PRP Now! Andrew Stone // Bora Architects
PRP Now! aims to showcase the great experiences students encounter within the Professional Residency Program. PRP offers upper-level architecture students a unique opportunity to expand their education through work experience in the architectural profession. Over the past twenty years, our students have been linked with 260 firms in 29 countries. We will feature a handful of students within each session, graduate and undergrad, domestic and international firms. PRP staff most recently had the pleasure to speak with Andrew Stone [M.Arch. '18] about his experience.
PRP: Tell us about your PRP firm. Where are you working?
I am working at Bora Architects in Portland, Oregon. It’s a fairly large firm, with about 70 employees. Bora has been around for about 60 years and undergone several name iterations. Our most recent rebrand was going from BOORA to Bora. We’ve got a lot of extra O’s here if you need any. We do a lot of large projects, especially schools, university buildings and performing arts centers. We specialize in workplace and educational environments.
PRP: Do you enjoy the city you’re working in? Favorite aspects?
Portland is great. It reminds me a lot of Austin, except with much cooler weather. My favorite part of Portland is the walkability. I live downtown, about a 5 minute walk from the office, and it’s great. The downtown area is perfectly scaled for pedestrian street life. Like Austin, there are lots of food carts (they don’t call them food trucks here). The Willamette River is very close, and I always go there to run along the waterfront. I have to make an effort to get out and see other parts of the city, because everything I need is within a 5 minute radius of where I live! Including the Portland Timbers stadium, who are a very big deal up here.
PRP: What is currently on your desk? What are you working on?
I have been working on a project in collaboration with a real estate development class at Portland State University. It’s more of a conceptual project – Bora is working with the real estate students in the role of the architect. The students are putting together a pro-forma to develop a really interesting site in southeast Portland, right near the river. The site comprises three blocks, each of which will have industrial space on the ground floor, and some combination of parking and rentable office space on the floors above. It’s actually quite a thought-provoking project that touches on lots of architectural issues – urban industry, public space, waterfront connections, flexibility and modularity, etc. On top of all that, we are proposing to build a CLT parking garage! So we’re dealing with lots of very interesting construction issues as well. Right now my desk has a lot of trace paper and some wood study models as I’m trying to figure out how a modular CLT system might work for a parking garage. It’s fun!

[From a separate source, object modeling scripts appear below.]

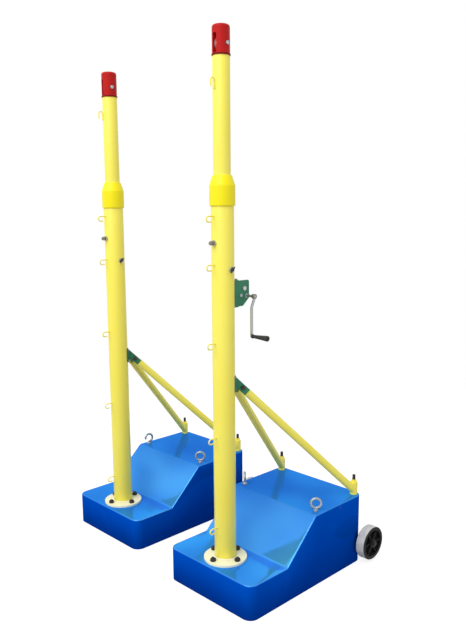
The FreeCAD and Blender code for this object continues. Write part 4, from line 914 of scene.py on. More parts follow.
@dataclass(frozen=True)
class Moulding(Finish):
    """Moulded rubber or plastic, with its fine grain and dust worked into it."""

    roughness: float = 0.55
    reflectance: float = 0.35
    cells: float = 700.0
    depth: float = 0.15 * MM
    strength: float = 0.5
    tone_cells: float = 30.0
    dust: float = 0.25
    dust_cells: float = 40.0
    dirt: float = 0.35
    dirt_height: float = 50 * MM
    scuffs: float = 0.35
    scuff_width: float = 0.008
    dulling: float = 0.3
    scuff_dulling: float = 0.2
    dust_tone: Colour = srgb(160, 156, 148)
    dirt_tone: Colour = srgb(120, 112, 100)
    unworn_tone: Colour = srgb(22, 22, 24)

    def paint(self, graph: Graph, shader: Node) -> None:
        """Two close tones, near black where its side is marked dark, then scuffs, dirt and dust."""
        cloud = graph.effect(Effects.mottle(), Cells=self.tone_cells)
        base = graph.blend(cloud, self.deep, self.tone)
        unworn = graph.node("ShaderNodeAttribute", attribute_type="GEOMETRY", attribute_name=DARK_SIDE)
        base = graph.blend(unworn.outputs["Fac"], base, self.unworn_tone)
        scuff = graph.effect(Effects.scratches(), Amount=self.scuffs, Width=self.scuff_width)
        base = graph.blend(scuff, base, self.dust_tone)
        dirt = graph.effect(Effects.floor_dirt(), Amount=self.dirt, Height=self.dirt_height)
        base = graph.blend(dirt, base, self.dirt_tone)
        dust = graph.effect(Effects.dust(), Amount=self.dust, Cells=self.dust_cells)
        base = graph.blend(dust, base, self.dust_tone)
        soiled = graph.maths("ADD", dust, dirt)
        rough = graph.maths("MULTIPLY_ADD", soiled, self.dulling, self.roughness)
        rough = graph.maths("MULTIPLY_ADD", scuff, self.scuff_dulling, rough, clamped=True)
        shader.inputs["Specular IOR Level"].default_value = self.reflectance
        height = graph.effect(Effects.grain(), Cells=self.cells)
        self.coat(graph, shader, base, rough, height, self.depth, self.strength)


@dataclass(frozen=True)
class RoughCasting(Finish):
    """Primed sand-cast iron."""

    roughness: float = 0.7
    tone_cells: float = 40.0
    gloss_drift: float = 0.1
    dust: float = 0.3
    dust_tone: Colour = srgb(150, 144, 134)
    grain_cells: float = 300.0
    grain_depth: float = 0.5 * MM
    grain_strength: float = 0.7

    def paint(self, graph: Graph, shader: Node) -> None:
        """Dull primer over a coarse sand grain."""
        cloud = graph.effect(Effects.mottle(), Cells=self.tone_cells)
        base = graph.blend(cloud, self.deep, self.tone)
        dust = graph.effect(Effects.dust(), Amount=self.dust)
        base = graph.blend(dust, base, self.dust_tone)
        rough = graph.maths("MULTIPLY_ADD", cloud, self.gloss_drift, self.roughness)
        height = graph.effect(Effects.grain(), Cells=self.grain_cells)
        self.coat(graph, shader, base, rough, height, self.grain_depth, self.grain_strength)


BLUE_SHEEN = (0.05, 0.42, 1.0)

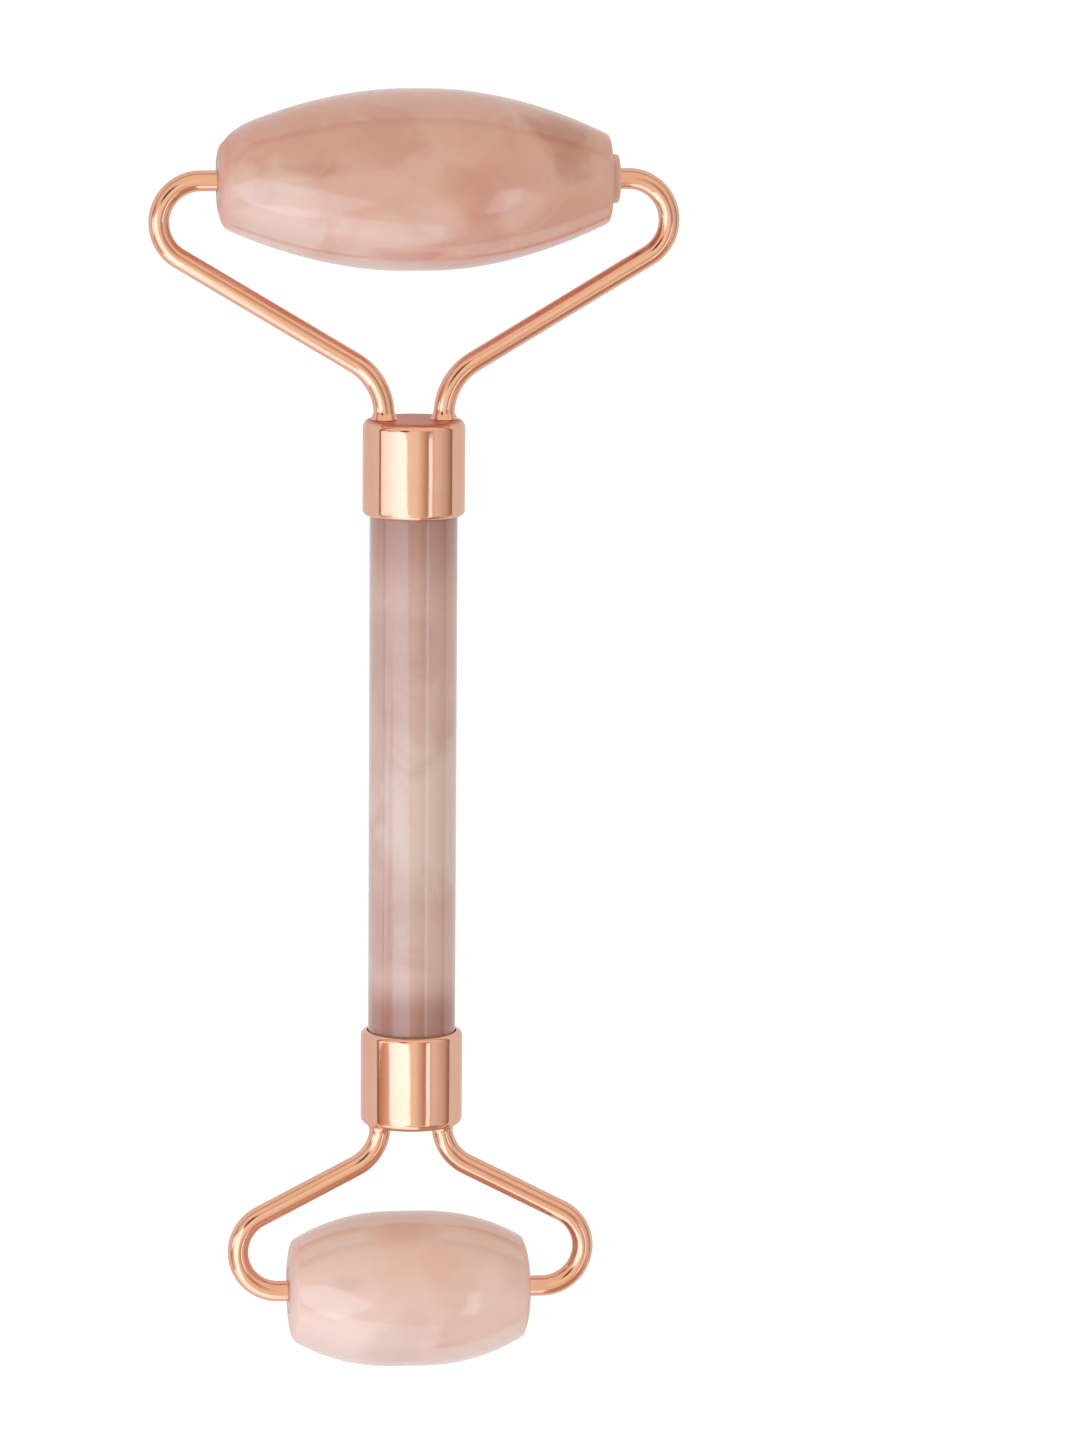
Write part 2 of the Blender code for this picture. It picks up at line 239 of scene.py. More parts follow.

PRP: Describe the firm culture? The office atmosphere?
We have an open office plan, like most other architecture offices. Typically we work in small project teams, usually of about 4-6 people. Project teams sit together, and sometimes meet together in conference rooms or smaller team meeting spaces. We are about to start some renovation work on our own office, expanding the model shop significantly. Everyone I have met here is nice and helpful, and the office culture reflects this. Last week they rented a charter bus and took all the employees to tour two of our projects which are nearing completion, a high school and a combination elementary/middle/college/health clinic. It was a great way to see what we’ve been working on, and to see the impact that architecture has on real people. Afterwards the bus took us to a bar and we got free chips and guac and margaritas! It was a great experience and it is the perfect example of Bora’s values at work in creating a supportive and collaborative office environment. One of the big employee benefits is the use of the Bora Beach House. Bora built this house on the Oregon Coast about 20 years ago for employee use. Every year they schedule out the use of the house, and employees get to go throughout the year and spend several days there. Still no word on when I might get to go…..
PRP: What is the first thing you'll tell your classmates upon your return to UT?
Nothing. I’ll eat Torchy’s first. Then I’ll tell them to do PRP! It’s a great learning experience. The most important thing is finding a firm that values teaching and learning and supports their employees. You can tell a lot about a firm by how they treat their employees. Every architecture firm is going to try to make a good impression on clients, the general public, and the architecture community at large – it’s how they make money. But firms that respect their employees and treat them well, like Bora, show a real commitment to the value and respect of individual people – and it comes through in their work.
PRP: As you’re finishing up the week, what are your plans for this weekend?
I’m actually headed to Corvallis, Oregon to visit a cousin who lives there. Corvallis is in the heart of the Willamette Valley, surrounded by mountains. Some weekends I go to the coast, which is beautiful. It’s only about a 1.5 - 2 hour drive, and there are plenty of cute little towns to explore along the Pacific Coastal Highway. I’ve been a few times to Cannon Beach, which is where they filmed the beach scene in The Goonies. Goonies never say die.
PRP: Is there anything else that you would like to add?
In regard to the Keep Portland Weird vs. Keep Austin Weird debate. I am of the opinion that the phrase started in Austin, and Portland stole it. However, I think that Portland is probably weirder.